What’ll it be — mahi shrimp, beef, salmon or another kind of patty? The burger menu lists preplanned varieties, such as the zesty Fire in the Hole and appropriately tagged Button Buster. The create-your-own option, offered here and at the East Liberty site, appeals to those who like to stay in control. There’s even a falafel-black bean burger. Everyone can agree on the fried pickles, housemade chips with cheese dip and handspun milkshakes, available spiked or without alcohol. Don’t forget to catch the BRGR truck as it makes its rounds throughout the city, dishing out burgers, fries and daily shake specials.

(20111 Route 19, Cranberry Township; 724/742-2333, brgrpgh.com)

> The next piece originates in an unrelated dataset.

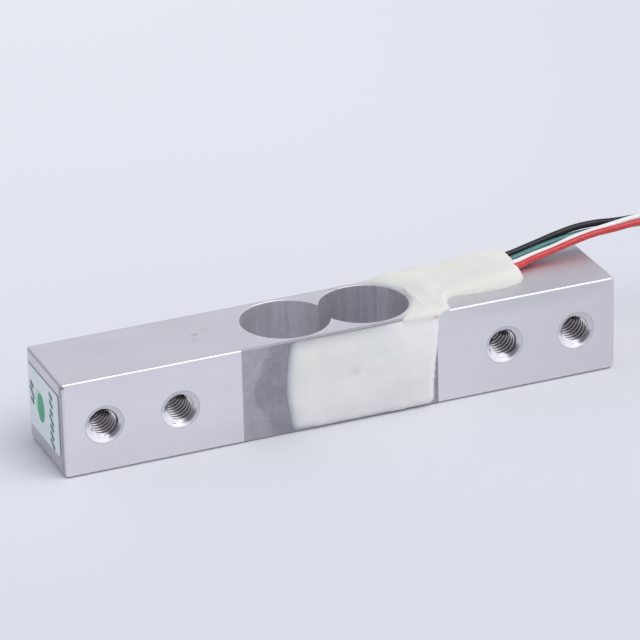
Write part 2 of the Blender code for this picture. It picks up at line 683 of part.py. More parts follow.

Hog Father’s Old-Fashioned BBQ

It’s worth driving several miles in the name of good macaroni and cheese, and the Hog Father’s staff will ensure you have a generous helping to go with your main course. Meat eaters can pick from house-smoked ribs, fried and roasted chicken, pulled pork and brisket. There’s even a spicy Italian-sausage burger that’s cooled down via a slathering of barbecue-ranch dressing. In addition to mac ’n’ cheese, the other Southern-style sides — such as coleslaw, garlic mashed potatoes and fried onions — will leave you feeling full and content. These dishes, also served at the restaurant’s other two locations, go over well at casual gatherings such as picnics.

(1301 Jefferson Ave., Washington; 724/229-1227, hogfathersbbq.com)


Kelly O’s

Cinnamon buns have always had a place at the breakfast table, whether with java or orange juice. The geniuses at Kelly O’s, a nationally known local diner, butter enormous, freshly baked buns from Oram’s in Beaver Falls before slicing them in half and grilling them to perfection. The result is a hot, sweet cinnamon bun with caramelized edges.

(100 24th St., Strip District and 1130 Perry Highway, North Hills; kellyos.com; photo by Laura Petrilla)


Skinny Pete’s Kitchen

Buffalo chicken is served in many forms — dip, salad topper, casserole. In our opinion, the best use of it can be found at Skinny Pete’s, where it’s placed atop the Angry Buff Chick pizza. Order your pie, regular or gluten-free, and receive a six-cut with lightly dressed chicken, celery, Mozzarella, red onion and Gorgonzola. Indecisive diners can customize pastas, flatbreads, salads or sandwiches. Before you visit this joint, reminiscent of a pottery studio, consider bringing wine to pair with your spinach salad or cheese plate as you listen to the soft sounds of Coldplay and eye up the wall art.

(538 California Ave., Avalon; 412/415-0338, skinnypetes.com)


Ankit Goyal | Founder/Owner, Fresh From the Farm Juices

Ankit Goyal takes his knowledge of juicing — which dates back to his days with a large garden on Long Island, N.Y. — and applies it to his tactics at Fresh From the Farm Juices. Goyal cold-presses produce, meaning that no heat is applied to the ingredients. He operates his newly opened South Side juice bar and stocks his drinks at select area spots, such as Delanie’s Coffee. Goyal now sells cleanses and plans to eventually release a milk-based juice product.   

Best way to incorporate juice into your diet?
If you have our 12-ounce bottle, maybe drink it two or three times [throughout] the day. If people are not familiar with [our products], maybe have 2 or 3 ounces at a time, taking swigs to get [accustomed to the] flavor.  

Recommended time to sip juice?
Any time of day — especially the type we do.  

Best juice you’ve ever had?
One I tried in New York at a juice bar [with] guava, mango, fig and blood orange.  

Confusion surrounding juice bars?
The misconception some have created for themselves is making smoothies, not juice. There’s a misperception of juice in general; juice is produce being juiced.  

Are cleanses for everyone?
I’d say that people should try a simple cleanse. Do it with caution. My overall perspective is that they’re very beneficial for the body.